California State Parks

Mary Golden is the Executive Director of the Central Coast Natural History Association, a private nonprofit working in partnership with our local State Parks to support and fund science and nature education from Pismo State Beach to Harmony Headlands State Park. She welcomes stories and comments at MaryGolden@slocoastjournal.com.

The Crow

by Mary Golden

Crow

My entire immediate family is standing on the edge of a canyon located on my family's ranch. It's nearly sunset. My mother asks each of us to take a handful of my father's ashes and spread them on the edge. We do. She wants some of the ashes to blow over the cliff, and we all take a collective gasp as she steps right up to the edge of rocky ledge. The wind carries the remainder into the void and immediately a huge bird flys up out of the canyon. Some of us see a crow. Some of us see a hawk. My mom turns to us, amazed, hopeful "Do you think that was Dad's spirit?"

How could it not be?

Later, I do some research on the spiritual meaning of crows and hawks:

* Transition of spirit to afterlife
* Crossing to spiritual world
* Unconditional love
* Spiritual aspect of death
* Spiritual strength

How could it not?

So I have just returned from the ranch. It has two weeks today since my father died. It's hard to be at work. There are larger things on my mind than board reports, special events, or meetings. But I can't shirk my responsibilities. Or my grief.

Where is there comfort, transcendence, acceptance?

Of course, it is in nature. The comfort of the crow or hawk. The comfort of laying lupine on his ashes. But now, I'm back in Central California. I will go to the hills. I will watch the pink/orange sunset on the swells at Montana de Oro, take comfort from the regular line of waves as they come ashore. I will smell the pines and eucalyptus, feel the dirt in my hand, and the solidity of stone.

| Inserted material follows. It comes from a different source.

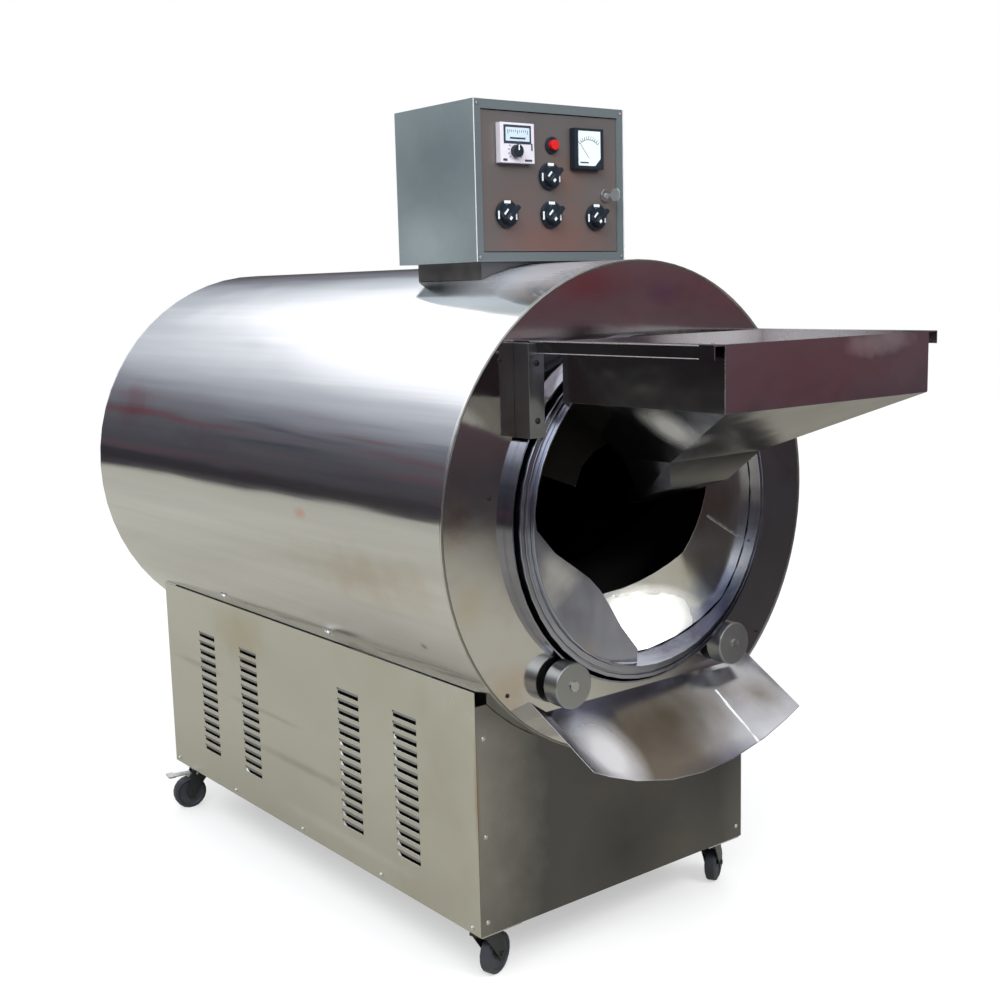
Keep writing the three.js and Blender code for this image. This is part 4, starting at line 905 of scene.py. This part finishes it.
def meter_face():
    x, y, z = METER
    builder = bmesh.new()
    outline = [(x + dx, y + METER_DEPTH, z + dz) for dx, dz in METER_OUTLINE]
    add_prism(builder, outline, (0, -METER_THICKNESS, 0))
    piece("meter_face", builder, "meter_white", "door")
    builder = bmesh.new()
    face = y + METER_PRINT
    pivot = (x + METER_PIVOT[0], z + METER_PIVOT[1])
    add_dial(builder, pivot, face, inner=33, outer=38, half_angle=METER_HALF_ANGLE, count=11,
             width=METER_LINE_WIDTH)
    add_dial(builder, pivot, face, inner=31.5, outer=32.4, half_angle=METER_HALF_ANGLE, count=40, width=1.4)
    add_mark(builder, pivot, face, 0, NEEDLE_LENGTH, NEEDLE_ANGLE, METER_LINE_WIDTH)
    add_blocks(builder, METER, METER_WORD)
    piece("meter_scale", builder, "dark_print", "door")


# The middles (x, z) of the switches, and the depths of their plates, knobs and the knobs' grips
SWITCHES = [(-5, 577), (-106, 510), (-4, 510), (104, 507)]
SWITCH_FACE = 212.7
KNOB_FACE = 205.7
GRIP_FACE = 193.4
# White marks on each switch's plate: a bar above the knob, and at its left side a painted highlight of the
# body's edge
SWITCH_MARKS = [((-1, -0.1, 20.2), (14, 0.6, 5)), ((-20.4, -0.1, -2), (3.4, 0.6, 14))]
# The painted highlights on a knob, each (x, z) from its middle, depth, size and angle
KNOB_HIGHLIGHTS = [
    ((-9, 3), KNOB_FACE, (3.6, 0.6, 12), 45),
    ((-8.8, -8.8), GRIP_FACE, (4.6, 0.6, 6), 45),
    ((13, -5), KNOB_FACE, (3.2, 0.6, 11), 0),
]


def switch_marks():
    builder = bmesh.new()
    for x, z in SWITCHES:
        add_blocks(builder, (x, SWITCH_FACE, z), SWITCH_MARKS)
    piece("switch_marks", builder, "white_print_and_highlight", "door")
    for index, (x, z) in enumerate(SWITCHES, 1):
        builder = bmesh.new()
        for (dx, dz), depth, size, angle in KNOB_HIGHLIGHTS:
            add_block(builder, (x + dx, depth - PRINT_PROUD, z + dz), size, turned(angle))
        piece(f"switch_knob_mark_{index}", builder, "white_print_and_highlight", f"knob_{index}")


screws()
trim()
catches()
vents()
chute_seam()
flight_seam()
controller_face()
meter_face()
switch_marks()

# Floor

FLOOR_RADIUS = 60.0
FLOOR_SEGMENTS = 96
# Beyond the reach from the middle the steel mirrors the far floor; the change begins at the share of it
FLOOR_MIDDLE = (-1.4, 1.6, 0.0)
FLOOR_REACH = 7.0
FLOOR_SHARE = 0.93
# What the camera sees, and how much of it glows by itself
FLOOR_SEEN = (0.52, 0.52, 0.52)
FLOOR_GLOW = 0.46
FLOOR_ROUGHNESS = 0.9
# What the steel mirrors: mottled under the machine, then behind, ahead, to the front right and far away
FLOOR_DARK = (0.36, 0.345, 0.28)
FLOOR_LIGHT = (0.5, 0.48, 0.41)
FLOOR_BEHIND = (0.66, 0.65, 0.56)
FLOOR_AHEAD = (0.24, 0.23, 0.2)
FLOOR_RIGHT = (0.04, 0.036, 0.038)
FLOOR_FAR = (0.045, 0.04, 0.045)
FLOOR_FAR_AHEAD = (0.11, 0.07, 0.08)
# Where each begins and ends, in metres, and how strong it is
BEHIND_EDGE = (0.5, 3.0)
BEHIND_STRENGTH = 0.6
AHEAD_EDGE = (-0.9, -0.4)
AHEAD_STRENGTH = 0.8
RIGHT_EDGE = (0.1, 0.65)
RIGHT_STRENGTH = 1.18
FAR_AHEAD_EDGE = (-10.0, -5.0)
# The share of their strength that the tints ahead and to the right reach
AHEAD_SHARE = 0.85
# The front right is measured by x and this share of y
RIGHT_SLOPE = 0.5
FLOOR_MOTTLE = 0.9


def floor():
    """A pale floor. What the steel mirrors of it is warmer, and darker to the front right and far away."""
    mesh = bpy.data.meshes.new("floor")
    builder = bmesh.new()
    bmesh.ops.create_circle(builder, cap_ends=True, radius=FLOOR_RADIUS, segments=FLOOR_SEGMENTS)
    builder.to_mesh(mesh)
    builder.free()
    obj = bpy.data.objects.new("floor", mesh)
    scene.collection.objects.link(obj)
    material, tree, shader, place = new_material("floor")
    away = vectors(tree, "DISTANCE", place, FLOOR_MIDDLE)["Value"]
    far = mapped(tree, away, FLOOR_REACH * FLOOR_SHARE, FLOOR_REACH)
    along = parts(tree, place)
    across = maths(tree, "ADD", along["X"], maths(tree, "MULTIPLY", along["Y"], RIGHT_SLOPE))
    front = mapped(tree, along["Y"], *AHEAD_EDGE, AHEAD_SHARE, 0.0)
    patches = noise(tree, place, FLOOR_MOTTLE, detail=4.0)
    near = mixed(tree, swung(tree, patches), FLOOR_DARK, FLOOR_LIGHT)
    near = mixed(tree, mapped(tree, along["Y"], *BEHIND_EDGE, 0.0, BEHIND_STRENGTH), near, FLOOR_BEHIND)
    near = mixed(tree, maths(tree, "MULTIPLY", front, AHEAD_STRENGTH), near, FLOOR_AHEAD)
    right = mapped(tree, across, *RIGHT_EDGE, 0.0, RIGHT_STRENGTH)
    near = mixed(tree, maths(tree, "MULTIPLY", right, front), near, FLOOR_RIGHT)
    ahead = mapped(tree, along["Y"], *FAR_AHEAD_EDGE, 1.0, 0.0)
    mirrored = mixed(tree, far, near, mixed(tree, ahead, FLOOR_FAR, FLOOR_FAR_AHEAD))
    path = add_node(tree, "ShaderNodeLightPath").outputs["Is Camera Ray"]
    fill(tree, shader, {
        "Base Color": mixed(tree, path, mirrored, FLOOR_SEEN),
        "Roughness": FLOOR_ROUGHNESS,
        "Emission Color": (1, 1, 1, 1),
        "Emission Strength": maths(tree, "MULTIPLY", path, FLOOR_GLOW),
        "Specular IOR Level": 0.0,
    })
    dress(obj, material)


# Sky

# Light by height above the horizon: dark near it, white further up
SKY = [
    (0.0, (0.05, 0.045, 0.05)), (0.5, (0.085, 0.08, 0.09)), (0.545, (0.1, 0.1, 0.115)),
    (0.58, (0.14, 0.14, 0.16)), (0.629, (0.27, 0.28, 0.32)), (0.671, (0.56, 0.6, 0.66)),
    (0.703, (0.85, 0.9, 0.96)), (0.725, (1.3, 1.35, 1.4)), (0.745, (1.7, 1.75, 1.8)), (0.78, (2.2, 2.2, 2.2)),
    (0.86, (1.3, 1.33, 1.36)), (1.0, (1.0, 1.02, 1.05)),
]
# The same towards the front right, where something dark red stands
DUSK = [
    (0.0, (0.05, 0.045, 0.05)), (0.47, (0.09, 0.06, 0.07)), (0.5, (0.13, 0.06, 0.075)),
    (0.52, (0.16, 0.11, 0.12)), (0.55, (0.22, 0.22, 0.235)), (0.6, (0.3, 0.31, 0.33)),
    (0.68, (0.5, 0.52, 0.56)), (0.75, (1.2, 1.25, 1.3)), (0.86, (1.3, 1.33, 1.36)), (1.0, (1.0, 1.02, 1.05)),
]
DUSK_TOWARDS = (0.72, -0.69, 0.0)
DUSK_EDGE = (0.35, 0.8)
# A slow noise moves the bands of light up and down by this much
DRIFT = 0.035
DRIFT_STRETCH = (3, 3, 8)
# Dark red and blue things stand along the horizon, up to the end of a band
THINGS_BAND = [(0.0, (1, 1, 1)), (0.25, (1, 1, 1)), (0.34, (0, 0, 0))]
THINGS_STRETCH = (7, 7, 26)
RED_THINGS = (0.2, 0.075, 0.09)
RED_EDGE = (0.56, 0.66)
RED_STRENGTH = 0.7
BLUE_THINGS = (0.05, 0.052, 0.075)
BLUE_EDGE = (0.45, 0.36)
BLUE_STRENGTH = 0.6
# A brown wall rises to the right
WALL = (0.2, 0.165, 0.12)
WALL_TOWARDS = (0.98, -0.2, 0.0)
WALL_EDGE = (0.45, 0.65)
WALL_FOOT = (0.3, 0.5)
WALL_TOP = (0.86, 0.95)


def sky():
    world = bpy.data.worlds.new("studio")
    scene.world = world
    world.use_nodes = True
    tree = world.node_tree
    tree.nodes.clear()
    output = add_node(tree, "ShaderNodeOutputWorld")
    direction = add_node(tree, "ShaderNodeTexCoord").outputs["Generated"]
    height = parts(tree, direction)["Z"]
    drift = noise(tree, stretched(tree, direction, DRIFT_STRETCH))
    shifted = maths(tree, "ADD", mapped(tree, height, -1, 1), mapped(tree, drift, 0, 1, -DRIFT, DRIFT))
    side = mapped(tree, vectors(tree, "DOT_PRODUCT", direction, DUSK_TOWARDS)["Value"], *DUSK_EDGE)
    light = mixed(tree, side, ramp(tree, shifted, SKY), ramp(tree, shifted, DUSK))
    band = ramp(tree, height, THINGS_BAND)
    clutter = noise(tree, stretched(tree, direction, THINGS_STRETCH), detail=4.0)
    red = mapped(tree, clutter, *RED_EDGE, 0.0, RED_STRENGTH)
    blue = mapped(tree, clutter, *BLUE_EDGE, 0.0, BLUE_STRENGTH)
    light = mixed(tree, maths(tree, "MULTIPLY", red, band), light, RED_THINGS)
    light = mixed(tree, maths(tree, "MULTIPLY", blue, band), light, BLUE_THINGS)
    wall = mapped(tree, vectors(tree, "DOT_PRODUCT", direction, WALL_TOWARDS)["Value"], *WALL_EDGE)
    below = mapped(tree, height, *WALL_TOP, 1.0, 0.0)
    above = mapped(tree, height, *WALL_FOOT)
    wall = maths(tree, "MULTIPLY", wall, maths(tree, "MULTIPLY", below, above))
    light = mixed(tree, wall, light, WALL)
    surroundings = add_node(tree, "ShaderNodeBackground", {"Color": light, "Strength": 1.0})
    backdrop = add_node(tree, "ShaderNodeBackground", {"Color": (1, 1, 1, 1), "Strength": 1.0})
    path = add_node(tree, "ShaderNodeLightPath").outputs["Is Camera Ray"]
    mix = add_node(tree, "ShaderNodeMixShader", {
        0: path, 1: surroundings.outputs[0], 2: backdrop.outputs[0],
    })
    tree.links.new(mix.outputs[0], output.inputs["Surface"])


# Lights and camera

# Name, place, what it aims at, size, power and spread
LAMPS = [
    ("key", (-2.5, -2.5, 3.5), (0, 0, 0.6), (2.5, 2.0), 120, math.pi),
    ("front_light", (0.6, -3.0, 2.6), (0, -0.4, 0.6), (1.6, 1.0), 50, math.pi),
    ("mouth_light", (-0.7, -2.6, 1.9), (0.07, -0.4, 0.6), (0.2, 0.2), 0.8, math.radians(9)),
]
CAMERA_PLACE = (-1.6111, -2.1416, 1.1967)
CAMERA_YAW = math.radians(38.206)
CAMERA_PITCH = math.radians(8.983)
CAMERA_ROLL = math.radians(-1.425)
CAMERA_LENS = 48.55
CAMERA_SENSOR = 36.0
CAMERA_END = 200.0


def lamp(name, place, aim, size, power, spread):
    data = bpy.data.lights.new(name, "AREA")
    data.spread = spread
    data.shape = "RECTANGLE"
    data.size, data.size_y = size
    data.energy = power
    obj = bpy.data.objects.new(name, data)
    obj.location = place
    obj.rotation_euler = (Vector(aim) - Vector(place)).to_track_quat("-Z", "Y").to_euler()
    obj.visible_glossy = False
    scene.collection.objects.link(obj)


def camera():
    data = bpy.data.cameras.new("camera")
    data.lens = CAMERA_LENS
    data.sensor_width = CAMERA_SENSOR
    data.clip_end = CAMERA_END
    obj = bpy.data.objects.new("camera", data)
    scene.collection.objects.link(obj)
    turn = (Matrix.Rotation(-CAMERA_YAW, 4, "Z") @ Matrix.Rotation(math.pi / 2 - CAMERA_PITCH, 4, "X")
            @ Matrix.Rotation(CAMERA_ROLL, 4, "Z"))
    obj.matrix_world = Matrix.Translation(CAMERA_PLACE) @ turn
    scene.camera = obj


floor()
sky()
for values in LAMPS:
    lamp(*values)
camera()
scene.view_settings.view_transform = "Standard"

My father was a rancher. Like most ranchers, he took pride in owning land. In his case, it was 16,000 acres. In this temporary ownership, there was somehow a sense of legacy, of permanence, of evidence that he passed this way once. But owners die, ranchers sell, and what was the Fezell place is now the Sharpe place, and will be someone else's place in the future. One of my best friends (who is also a rancher's daughter) and I have had many conversations about this, usually while walking up a canyon or sitting on the rocks by a creek. We talk of the this futility of trying to leave a permanent mark.

This is why public land is seductive. Not many of us have the luxury of being land owners, other than of our backyards. But State Parks belongs to us—across generations, time, race, gender, and political and spiritual beliefs. State Parks has a general policy not to let private memorial benches and plaques be placed in the parks. Because while State Parks can be a place of comfort in nature, they are not memorials to individuals; they are memorials for all of us. They are places of healing for all of us.

Mary Oliver's poem, "Wild Geese," says it best. But I cannot without permission reprint all of it, so just a line or two:

Tell me about despair, yours, and I will tell you mine.
Meanwhile the world goes on.
Meanwhile the sun and the clear pebbles of the rain
Are moving across landscapes

Despite our private grief, nature is there to comfort us, and say quietly, "I am here. I have always been, and always will be."

So, for my father, Jack Sharpe—a great man the world will never know who always put others before himself, who spent his life feeding the world, and who said, "I want no one between my God and me," who looked to nature to find God—a Lakota prayer:

When you were born, you cried, and the world rejoiced.
Now go. Honor our ways.
And when you are reborn undo the Great Spirit
You will rejoice, and the world will cry.

The stones, the water, the earth will capture my tears.